Non è una riforma che cambia il mondo, anche se manda in archivio il vecchio bicameralismo perfetto del potere legislativo. Non è una riforma che entra in vigore subito perché, trattandosi di modifica costituzionale, dovrà andare avanti e indietro, e a lungo, fra Camera e Senato. Inoltre è una riforma che si presta a molte critiche, alcune fondatissime, perché la novità che sorgerà dalle rovine di palazzo Madama, somiglia più a un ripiego regionalista, che non a un ammodernamento istituzionale della Repubblica. Ma pur con molti, solidi e trasversali “mah”, da ieri la prima e più complicata promessa di Matteo Renzi è stata mantenuta: onorevoli senatori, si cambia.
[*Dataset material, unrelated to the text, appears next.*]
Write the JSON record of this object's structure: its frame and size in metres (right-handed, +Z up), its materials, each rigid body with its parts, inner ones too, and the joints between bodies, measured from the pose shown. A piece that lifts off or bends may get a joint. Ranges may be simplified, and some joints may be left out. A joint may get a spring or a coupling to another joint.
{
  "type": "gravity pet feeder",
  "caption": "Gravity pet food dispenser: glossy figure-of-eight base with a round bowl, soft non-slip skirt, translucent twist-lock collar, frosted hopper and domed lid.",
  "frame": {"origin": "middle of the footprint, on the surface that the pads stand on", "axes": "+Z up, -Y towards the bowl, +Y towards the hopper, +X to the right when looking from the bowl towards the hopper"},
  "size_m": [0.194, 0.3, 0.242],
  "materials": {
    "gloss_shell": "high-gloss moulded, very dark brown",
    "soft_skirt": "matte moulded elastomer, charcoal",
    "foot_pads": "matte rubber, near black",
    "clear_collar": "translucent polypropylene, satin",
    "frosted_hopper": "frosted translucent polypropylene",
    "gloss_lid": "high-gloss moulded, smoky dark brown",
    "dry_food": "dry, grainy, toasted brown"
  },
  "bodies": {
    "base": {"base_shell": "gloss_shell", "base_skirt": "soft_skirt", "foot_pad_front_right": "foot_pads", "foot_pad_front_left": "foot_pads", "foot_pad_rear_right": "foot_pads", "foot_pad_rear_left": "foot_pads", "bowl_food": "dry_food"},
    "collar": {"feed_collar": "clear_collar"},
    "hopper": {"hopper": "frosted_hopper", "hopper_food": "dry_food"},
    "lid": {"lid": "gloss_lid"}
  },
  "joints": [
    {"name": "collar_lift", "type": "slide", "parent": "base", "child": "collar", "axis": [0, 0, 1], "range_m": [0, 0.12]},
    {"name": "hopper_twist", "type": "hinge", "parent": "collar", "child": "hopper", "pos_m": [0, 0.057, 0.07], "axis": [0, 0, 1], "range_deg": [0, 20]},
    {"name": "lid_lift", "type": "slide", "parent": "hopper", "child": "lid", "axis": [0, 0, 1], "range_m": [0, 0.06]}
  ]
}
Essi diventeranno un terzo degli attuali, avranno funzioni diverse, non prenderanno un euro di stipendio e soprattutto non rifaranno quel che già faranno i deputati. E’ da trent’anni (prima commissione-Bozzi) che il Parlamento prova, invano, a rinnovare la Costituzione. E le uniche due volte che c’è riuscito, in un caso la sua riforma è stata bocciata dal popolo sovrano con referendum. Nell’altro ha creato un pasticcio di competenze fra Stato ed enti locali all’origine dell’urgente e necessaria riforma che ieri ha mosso il suo primo passo. A buon diritto, il presidente del Consiglio può dunque rivendicare di aver osato con successo quel “nuovo inizio” che ha visto fallire una Bicamerale dietro l’altra e una maggioranza dopo l’altra.

Ma dato a Matteo quel che è di Matteo, cioè la partenza di una riforma dal traguardo ancora lontano, restano all’orizzonte, e più vicine, altre priorità che meriterebbero la stessa dedizione. La “recessione tecnica” appena indicata dall’Istat e il monito di Mario Draghi che sferza l’Italia ad usare nei confronti dell’economia la stessa caparbietà che Renzi e il governo hanno dimostrato per rinnovare le istituzioni, stanno lì a testimoniarlo: non basta la rondine del Senato che fa harakiri, per annunciare che è arrivata primavera. Ben altre e più corpose riforme aspettano i cittadini per cose che più li riguardano e coinvolgono, e che passano tutte dal rilancio dell’economia.

Sapere che i cento senatori di domani non prenderanno una lira dalle nostre tasche consola poco, se l’Italia in cui viviamo nel frattempo non consuma, non produce, non esporta, non lavora nei termini in cui sarebbe fondamentale per stare al passo con gli altri e già ripartiti Paesi europei, e per infondere fiducia, che è il bene più prezioso. La riforma dell’economia che sarà, vale di più della riforma del Senato che fu.